Being prime minister is a learning experience, although this is rarely explored in retrospective biographies — not in Cohen’s book. One arrives in office under-experienced — being leader of the Opposition is near irrelevant preparation — surrounded by public servants who initially prop one up and, if one has the character, grows into the job. Bolger did. That may explain Bolger’s role in his National government’s assault on the welfare state in 1990–91. Apparently, he was overseas when Cabinet made the key decisions. I have not seen explored his feelings about the ‘redesign of the welfare state’ — it would require a tougher interviewer than Cohen — but there are a number of indications that he would not have been so brutal.
There is a parallel here with David Lange who was gazumped by Roger Douglas. The difference is that Bolger wound Ruth Richardson back. Perhaps having Bill Birch as his lieutenant (and tramping partner) helped — although neither this book nor the recent biography Bill Birch: Minister of Everything by Brad Tattersfield discusses their relationship. (Allow me a frustration to observe that such biographies rarely report how the politician connects with close public servants and intimate political colleagues, yet that is often key to understanding their performance. But no matter how good those around are, the clay they are working with matters.)
Cohen’s book is tantalising when it draws attention to the religious dimension of Bolger’s life. I cannot recall another account of a politician which pays so much attention to the issue. The book records Bolger as a regular churchgoer — at the time of the mosque massacres, he was in Muslim Baku but arranged to be taken to a local Catholic church. The book also touches on the canard that a Catholic prime minister might be beholden to Rome.

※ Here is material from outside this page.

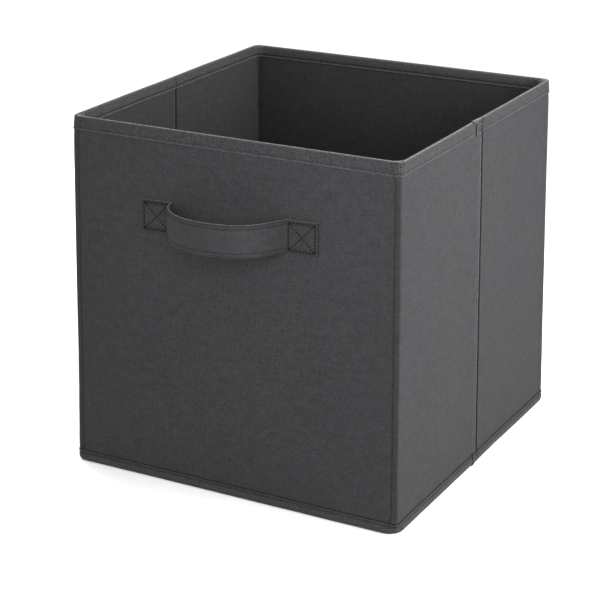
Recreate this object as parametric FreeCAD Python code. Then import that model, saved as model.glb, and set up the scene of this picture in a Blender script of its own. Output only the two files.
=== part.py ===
"""Collapsible fabric storage bin, a 270 mm cube of board-stiffened non-woven fabric.

Frame: millimetres, +Z up, the origin at the middle of the underside, the handle on the -Y wall.
Each wall is an outer cover, a board and a lining, bound with tape along the rim and along the foot.
The two side walls are creased upright at their middle, so that they fold inwards and the rear wall
comes up to the front one. The base board is sewn to the front wall and flips up against it first.
"""

import FreeCAD
import Part
import math
import os

from FreeCAD import Vector

# Driving sizes
BIN_SIZE = 270.0             # over the binding tape, the same in width, depth and height
TAPE_T = 0.6                 # binding tape
FABRIC_T = 0.5               # non-woven fabric of the covers and linings
BOARD_T = 2.0                # grey board stiffener
CORNER_R = 3.0               # upright corners, measured on the outer cover
LEAST_ROUNDING = 0.2         # a corner that would be sharper than this is left square
RIM_TAPE_OUTSIDE = 10.2      # height of the rim tape on the outer face
RIM_TAPE_INSIDE = 9.0        # and on the inner face
FOOT_TAPE_OUTSIDE = 9.0      # the same for the tape round the foot
FOOT_TAPE_INSIDE = 8.0
HEM_SOLID = 4.4              # below this the foot tape is rolled round the turned-in edges
BOARD_BOTTOM = 9.6           # the wall boards stop above the foot's stitching
BOARD_TOP = 267.0            # and just under the rim's fold

# The fold
FOLD_AXIS_INSET = 5.4        # corner fold axis, in from the inner face of the front or rear wall
CORNER_GAP = 0.8             # free slit between a corner return and the side wall beside it
CREASE_GAP = 0.2             # free slit at the middle crease
BOARD_TO_CREASE = 2.0        # the side boards stop short of the crease
BOARD_TO_FOLD = 2.0          # and short of the corner fold axis
BOARD_TO_CORNER = 3.4        # the front and rear boards stop at the corner stitch line

# The floor of the bin
BASE_CLEAR = 0.5             # base board to the tape round it
BASE_LIFT = 0.2              # base board above the sewn bottom sheet
SHEET_CLEAR = 0.1            # bottom sheet to the tape round it

# The handle
HANDLE_X = -1.0              # the strap's middle; it is sewn on a little off centre
HANDLE_Z = 205.5
STRAP_WIDTH = 23.6
STRAP_T = 1.6                # three plies
STRAP_END = 24.5             # length of each sewn end
ARCH_HALF = 45.5             # half the span of the free loop, to the middle of the strap
ARCH_RISE = 32.0             # how far the loop stands out
GRIP_START = 11.5            # the loop turns rigidly beyond this distance from the wall
STITCH_INSET = 2.0           # stitch line to the strap's edge
STITCH_PITCH = 3.0
STITCH_LENGTH = 2.1
STITCH_T = 0.4

# Planes worked out from those, each as a distance from the middle of the bin
TAPE_OUT = BIN_SIZE / 2
COVER_OUT = TAPE_OUT - TAPE_T
BOARD_OUT = COVER_OUT - FABRIC_T
BOARD_IN = BOARD_OUT - BOARD_T
LINING_IN = BOARD_IN - FABRIC_T
TAPE_IN = LINING_IN - TAPE_T
FOLD_AXIS = LINING_IN - FOLD_AXIS_INSET
RETURN_END = FOLD_AXIS + CORNER_GAP
WALL_TOP = BIN_SIZE - TAPE_T

SIDE_SIGNS = {"left": -1, "right": 1}
END_SIGNS = {"front": -1, "rear": 1}


def block(x0, x1, y0, y1, z0, z1):
    """A box between two corners, given in any order."""
    low = Vector(min(x0, x1), min(y0, y1), min(z0, z1))
    high = Vector(max(x0, x1), max(y0, y1), max(z0, z1))
    size = high - low
    return Part.makeBox(size.x, size.y, size.z, low)


def square_prism(half, z0, z1):
    """A square post about the origin, its upright edges rounded to follow the bin's corners."""
    post = block(-half, half, -half, half, z0, z1)
    radius = CORNER_R - (COVER_OUT - half)
    if radius < LEAST_ROUNDING:
        return post
    upright = [e for e in post.Edges if e.BoundBox.ZLength > (z1 - z0) / 2]
    return post.makeFillet(radius, upright)


def ring(outer, inner, z0, z1):
    """The skin between two distances from the middle, all the way round."""
    return square_prism(outer, z0, z1).cut(square_prism(inner, z0, z1))


def sectors():
    """The space of each wall: the front and rear ones reach round the corners as short returns."""
    far = BIN_SIZE
    found = {}
    for end, sign in END_SIGNS.items():
        found[end] = block(-far, far, sign * RETURN_END, sign * far, -far, 2 * far)
    for side, x_sign in SIDE_SIGNS.items():
        for end, y_sign in END_SIGNS.items():
            found[side + "_" + end] = block(
                0, x_sign * far, y_sign * CREASE_GAP / 2, y_sign * FOLD_AXIS, -far, 2 * far
            )
    return found


def rim_tape():
    """Tape folded over the top edge of the walls."""
    low = BIN_SIZE - RIM_TAPE_OUTSIDE
    tape = ring(TAPE_OUT, TAPE_IN, low, BIN_SIZE)
    tape = tape.cut(ring(COVER_OUT, LINING_IN, low, WALL_TOP))
    return tape.cut(ring(LINING_IN, TAPE_IN, low, BIN_SIZE - RIM_TAPE_INSIDE))


def foot_tape():
    """Tape rolled round the bottom edge: a solid hem below, a fold on both faces above it."""
    tape = ring(TAPE_OUT, TAPE_IN, 0, FOOT_TAPE_OUTSIDE)
    tape = tape.cut(ring(COVER_OUT, LINING_IN, HEM_SOLID, FOOT_TAPE_OUTSIDE))
    return tape.cut(ring(LINING_IN, TAPE_IN, FOOT_TAPE_INSIDE, FOOT_TAPE_OUTSIDE))


def wall_board(wall):
    """The stiffener inside one wall or half side wall."""
    if wall in END_SIGNS:
        sign = END_SIGNS[wall]
        half = COVER_OUT - BOARD_TO_CORNER
        return block(-half, half, sign * BOARD_IN, sign * BOARD_OUT, BOARD_BOTTOM, BOARD_TOP)
    side, end = wall.split("_")
    x_sign, y_sign = SIDE_SIGNS[side], END_SIGNS[end]
    return block(
        x_sign * BOARD_IN, x_sign * BOARD_OUT,
        y_sign * BOARD_TO_CREASE, y_sign * (FOLD_AXIS - BOARD_TO_FOLD),
        BOARD_BOTTOM, BOARD_TOP,
    )


def wall_parts():
    """Cover, lining, board and both tapes of every wall."""
    skins = {
        "outer_cover": ring(COVER_OUT, BOARD_OUT, HEM_SOLID, WALL_TOP),
        "lining": ring(BOARD_IN, LINING_IN, HEM_SOLID, WALL_TOP),
        "rim_tape": rim_tape(),
        "foot_tape": foot_tape(),
    }
    made = {}
    for wall, space in sectors().items():
        for layer, skin in skins.items():
            made[wall + "_" + layer] = skin.common(space)
        made[wall + "_board"] = wall_board(wall)
    return made


def base_parts():
    """The base board in its sewn cover, and the bottom sheet below it that is sewn into the foot."""
    half = TAPE_IN - BASE_CLEAR
    low = FABRIC_T + BASE_LIFT
    top = low + 2 * FABRIC_T + BOARD_T
    inner = half - FABRIC_T
    board = block(-inner, inner, -inner, inner, low + FABRIC_T, top - FABRIC_T)
    underside = block(-inner, inner, -inner, inner, low, low + FABRIC_T)
    cover = block(-half, half, -half, half, low, top).cut(
        block(-inner, inner, -inner, inner, low, top - FABRIC_T)
    )
    reach = TAPE_IN - SHEET_CLEAR
    return {
        "base_board": board,
        "base_cover_underside": underside,
        "base_cover": cover,
        "bottom_sheet": block(-reach, reach, -reach, reach, 0, FABRIC_T),
    }


def half_ellipse_post(half_span, rise, z0, z1):
    """A post on half an ellipse that stands on the front wall's face, its flat side on the wall."""
    middle = Vector(HANDLE_X, -COVER_OUT, z0)
    curve = Part.Ellipse(Vector(half_span, 0, 0), Vector(0, rise, 0), Vector(0, 0, 0))
    arc = Part.ArcOfEllipse(curve, math.pi, 2 * math.pi).toShape()
    chord = Part.makeLine(Vector(half_span, 0, 0), Vector(-half_span, 0, 0))
    face = Part.Face(Part.Wire([arc, chord]))
    face.translate(middle)
    return face.extrude(Vector(0, 0, z1 - z0))


def handle_parts():
    """The strap: two sewn ends, two roots that bend, and the loop that is gripped."""
    z0, z1 = HANDLE_Z - STRAP_WIDTH / 2, HANDLE_Z + STRAP_WIDTH / 2
    half_t = STRAP_T / 2
    loop = half_ellipse_post(ARCH_HALF + half_t, ARCH_RISE + half_t, z0, z1).cut(
        half_ellipse_post(ARCH_HALF - half_t, ARCH_RISE - half_t, z0, z1)
    )
    face = -COVER_OUT
    split = face - GRIP_START
    far = BIN_SIZE
    made = {"handle_loop": loop.common(block(-far, far, split, -far, 0, far))}
    for side, sign in SIDE_SIGNS.items():
        near = block(HANDLE_X, HANDLE_X + sign * far, face, split, 0, far)
        made["handle_root_" + side] = loop.common(near)
        start = HANDLE_X + sign * (ARCH_HALF + half_t)
        made["handle_end_" + side] = block(
            start, start + sign * STRAP_END, face, face - STRAP_T, z0, z1
        )
        made["handle_stitches_" + side] = box_and_cross(start + sign * STRAP_END / 2)
    return made


def stitch(x, z, angle):
    """One thread stitch lying on a sewn end of the strap, turned about the wall's normal."""
    y = -COVER_OUT - STRAP_T
    bar = block(-STITCH_LENGTH / 2, STITCH_LENGTH / 2, 0, -STITCH_T, -STITCH_T / 2, STITCH_T / 2)
    bar.rotate(Vector(0, 0, 0), Vector(0, 1, 0), -math.degrees(angle))
    bar.translate(Vector(x, y, z))
    return bar


def stitch_row(start, end, skip_ends):
    """Stitches evenly along a line from one (x, z) to another."""
    run = math.dist(start, end)
    count = round(run / STITCH_PITCH)
    angle = math.atan2(end[1] - start[1], end[0] - start[0])
    first = 1 if skip_ends else 0
    return [
        stitch(
            start[0] + (end[0] - start[0]) * (k + 0.5) / count,
            start[1] + (end[1] - start[1]) * (k + 0.5) / count,
            angle,
        )
        for k in range(first, count - first)
    ]


def box_and_cross(x):
    """The thread that holds one end of the strap: a square with both its diagonals."""
    dx = STRAP_END / 2 - STITCH_INSET
    dz = STRAP_WIDTH / 2 - STITCH_INSET
    corners = [
        (x - dx, HANDLE_Z - dz), (x + dx, HANDLE_Z - dz),
        (x + dx, HANDLE_Z + dz), (x - dx, HANDLE_Z + dz),
    ]
    threads = []
    for k, corner in enumerate(corners):
        threads += stitch_row(corner, corners[(k + 1) % len(corners)], False)
    centre = (x, HANDLE_Z)
    for corner in corners:
        threads += stitch_row(corner, centre, True)
    return Part.Compound(threads)


def main():
    os.makedirs("parts", exist_ok=True)
    made = {}
    made.update(wall_parts())
    made.update(base_parts())
    made.update(handle_parts())
    for name, shape in made.items():
        solids = shape.Solids
        valid = all(s.isValid() for s in solids)
        whole = solids[0] if len(solids) == 1 else Part.Compound(solids)
        whole.exportStep(os.path.join("parts", name + ".step"))
        print(name, len(solids), "valid" if valid else "BROKEN", round(whole.Volume, 1))


main()
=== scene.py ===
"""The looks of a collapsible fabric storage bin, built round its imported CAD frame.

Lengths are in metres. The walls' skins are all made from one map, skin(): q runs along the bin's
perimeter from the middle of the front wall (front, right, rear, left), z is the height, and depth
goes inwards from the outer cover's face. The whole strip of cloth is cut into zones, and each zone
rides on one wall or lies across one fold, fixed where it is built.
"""

import math

import bpy
import numpy as np
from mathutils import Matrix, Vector


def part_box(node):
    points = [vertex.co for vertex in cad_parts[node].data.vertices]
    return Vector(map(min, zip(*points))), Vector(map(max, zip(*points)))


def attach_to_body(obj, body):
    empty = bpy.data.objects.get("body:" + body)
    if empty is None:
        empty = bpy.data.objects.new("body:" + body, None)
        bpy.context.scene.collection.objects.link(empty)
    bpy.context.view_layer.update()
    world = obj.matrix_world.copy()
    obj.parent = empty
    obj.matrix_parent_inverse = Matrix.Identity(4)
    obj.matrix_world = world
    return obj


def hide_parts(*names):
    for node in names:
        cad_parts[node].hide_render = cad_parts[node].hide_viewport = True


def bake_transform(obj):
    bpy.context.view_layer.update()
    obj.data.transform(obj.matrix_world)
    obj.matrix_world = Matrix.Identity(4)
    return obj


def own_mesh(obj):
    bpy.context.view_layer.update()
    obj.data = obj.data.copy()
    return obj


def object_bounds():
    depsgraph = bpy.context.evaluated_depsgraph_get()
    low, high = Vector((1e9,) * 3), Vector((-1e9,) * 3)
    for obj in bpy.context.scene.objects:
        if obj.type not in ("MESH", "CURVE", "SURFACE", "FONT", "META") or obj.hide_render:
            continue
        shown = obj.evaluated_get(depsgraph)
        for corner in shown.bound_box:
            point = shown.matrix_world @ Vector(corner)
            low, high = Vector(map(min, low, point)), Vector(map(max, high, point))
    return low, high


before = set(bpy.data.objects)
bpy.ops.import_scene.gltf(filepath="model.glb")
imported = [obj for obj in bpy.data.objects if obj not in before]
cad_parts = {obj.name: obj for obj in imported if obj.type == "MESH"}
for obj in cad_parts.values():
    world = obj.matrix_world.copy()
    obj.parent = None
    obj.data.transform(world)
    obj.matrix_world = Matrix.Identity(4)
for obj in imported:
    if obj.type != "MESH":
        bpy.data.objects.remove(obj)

cad_low, cad_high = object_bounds()

MM = 0.001

# ---------------------------------------------------------------- sizes read from the frame
FACE = -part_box("front_outer_cover")[0].y            # outer face of the covers
BOARD_LOW, BOARD_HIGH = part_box("front_board")
CLOTH_T = FACE + BOARD_LOW.y
WALL_T = FACE + BOARD_HIGH.y + CLOTH_T              # cover, board and lining
HEIGHT = cad_high.z
RIM_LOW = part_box("front_rim_tape")[0].z
HEM_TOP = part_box("front_foot_tape")[1].z
COVER_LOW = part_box("front_outer_cover")[0].z
FOLD_X, FOLD_Y = 130.8 * MM, 126 * MM               # the upright axes of the corner folds
BASE_LOW, BASE_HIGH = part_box("base_cover")
SHEET_LOW, SHEET_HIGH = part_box("bottom_sheet")
LOOP_LOW, LOOP_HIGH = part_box("handle_loop")
END_LEFT_LOW, END_LEFT_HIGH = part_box("handle_end_left")
END_RIGHT_LOW, END_RIGHT_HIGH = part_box("handle_end_right")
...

But it fails to mention that Bolger has been deeply influence by Catholic social justice philosophy, which is founded on the 1891 papal encyclical Rerum Novarum: The Condition of Workers, which supported private property, but not uncritically, and the ‘just wage’. (Allow another paradox: Ruth Richardson was brought up a Catholic, but the encyclical seems to have had less impact on her thinking.)
Of course, the environment he grew up in was critical. There were more Maori at his school than Pakeha and he has shown a particular interest in race relations, as well as leading the Treaty Settlement process. Yet there is a paradox here. In 1991 Rerum Novarum was celebrated by Centesimus Annus: The Centenary of Rerum Novarum. It was released about about the same time as the Employment Contracts Act (ECA) and provides a critique of how ‘anti-Catholic’ the legislation was. (The Catholic bishops thought so too, and circulated a pastoral letter at the time.) What Bolger really thinks of the ECA is not on record. He had been minister of labour under Muldoon and his bête noire was the freezing worker unions — a common position for a farmer. Militant unions have not always contributed to the sustainability of New Zealand’s union movement.

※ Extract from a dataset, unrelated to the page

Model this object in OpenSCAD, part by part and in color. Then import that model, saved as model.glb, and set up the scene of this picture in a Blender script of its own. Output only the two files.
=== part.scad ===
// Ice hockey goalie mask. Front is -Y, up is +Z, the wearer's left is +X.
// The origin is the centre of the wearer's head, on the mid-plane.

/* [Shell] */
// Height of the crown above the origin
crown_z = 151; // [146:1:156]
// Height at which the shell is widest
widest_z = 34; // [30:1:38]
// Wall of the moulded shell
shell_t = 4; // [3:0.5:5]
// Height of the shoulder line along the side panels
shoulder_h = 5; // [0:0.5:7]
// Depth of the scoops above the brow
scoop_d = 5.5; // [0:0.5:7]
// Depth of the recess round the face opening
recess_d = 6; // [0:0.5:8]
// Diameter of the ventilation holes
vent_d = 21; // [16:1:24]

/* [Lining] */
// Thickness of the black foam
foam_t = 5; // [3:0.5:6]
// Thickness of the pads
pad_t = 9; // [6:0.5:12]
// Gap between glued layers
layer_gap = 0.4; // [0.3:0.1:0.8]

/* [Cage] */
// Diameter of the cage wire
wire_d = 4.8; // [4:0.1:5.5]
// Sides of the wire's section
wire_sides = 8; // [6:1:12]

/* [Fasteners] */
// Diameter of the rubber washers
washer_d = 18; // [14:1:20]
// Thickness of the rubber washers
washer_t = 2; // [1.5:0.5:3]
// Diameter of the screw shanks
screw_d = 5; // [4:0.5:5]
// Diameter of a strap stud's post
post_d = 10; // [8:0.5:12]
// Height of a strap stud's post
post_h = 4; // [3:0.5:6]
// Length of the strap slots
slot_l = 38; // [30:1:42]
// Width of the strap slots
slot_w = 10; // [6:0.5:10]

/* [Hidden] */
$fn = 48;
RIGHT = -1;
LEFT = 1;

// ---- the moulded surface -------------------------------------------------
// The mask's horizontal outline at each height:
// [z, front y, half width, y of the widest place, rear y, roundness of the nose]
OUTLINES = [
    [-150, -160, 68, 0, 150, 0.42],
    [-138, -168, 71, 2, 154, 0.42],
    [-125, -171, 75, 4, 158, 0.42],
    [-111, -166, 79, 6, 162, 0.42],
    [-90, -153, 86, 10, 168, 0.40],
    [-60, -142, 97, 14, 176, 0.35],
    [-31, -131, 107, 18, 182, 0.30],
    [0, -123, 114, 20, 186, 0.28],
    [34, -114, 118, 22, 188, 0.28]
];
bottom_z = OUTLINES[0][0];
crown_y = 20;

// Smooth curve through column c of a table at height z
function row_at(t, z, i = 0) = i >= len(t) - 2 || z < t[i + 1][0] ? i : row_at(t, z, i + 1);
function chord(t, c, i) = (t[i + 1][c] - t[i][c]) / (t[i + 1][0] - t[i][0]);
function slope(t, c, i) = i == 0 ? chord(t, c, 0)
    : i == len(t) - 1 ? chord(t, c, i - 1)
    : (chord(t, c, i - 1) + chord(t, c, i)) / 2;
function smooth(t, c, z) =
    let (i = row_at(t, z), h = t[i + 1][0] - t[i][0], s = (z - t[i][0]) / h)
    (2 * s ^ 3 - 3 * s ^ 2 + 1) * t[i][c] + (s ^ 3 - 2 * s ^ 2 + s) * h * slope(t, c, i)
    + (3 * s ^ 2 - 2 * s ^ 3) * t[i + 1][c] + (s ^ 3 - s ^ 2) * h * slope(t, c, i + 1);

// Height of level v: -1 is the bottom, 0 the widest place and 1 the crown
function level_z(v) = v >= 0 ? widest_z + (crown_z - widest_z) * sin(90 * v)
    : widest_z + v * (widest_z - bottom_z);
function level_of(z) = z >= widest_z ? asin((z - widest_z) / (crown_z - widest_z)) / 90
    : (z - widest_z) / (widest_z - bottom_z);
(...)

Bolger has strong views on racial issues, tolerance generally and the environment (climate change). But does one detect a shift in his interests towards international affairs? I recall little evidence of such an interest before he became premier, although he mentions that he followed events off shore as a child on the farm.
Every prime minister has to get involved, but Bolger’s interest has continued in retirement. Sometimes one often gets the impression of politicians’ set pieces being mechanical exercises based on anonymous public servants’ notes. Once they separate, the politician descends into platitudes. Bolger had, however, maintained his interest — including saying to Cohen that on some issues he has not yet reached a conclusion. The chapters on Armageddon (the nuclear question) and Washington are additions to the foreign affairs literature.
The paradox is us — we undervalued Bolger because he was not one of us. Ironically, retired he may be the most progressive premier since Norman Kirk. (Across the board — Helen Clark is ahead on women’s issues and international affairs. Bolger jokes that perhaps he should have been a Labour prime minister and Clark, who also came from a farm, a National one.)
Therein lies a deeper paradox. It is said that New Zealand history is written about the land of the long pink cloud. I struggled with the image while writing my Not in Narrow Seas: The Economic History of Aotearoa New Zealand. There is a stronger case that New Zealand is a green land in a blue sea. Among its premiers is a tradition of progressive farmers of a rightish disposition: Harry Atkinson, Bill Massey (probably, we lack a good biography), Gordon Coates and Keith Holyoake. James Brendan Bolger is one of them.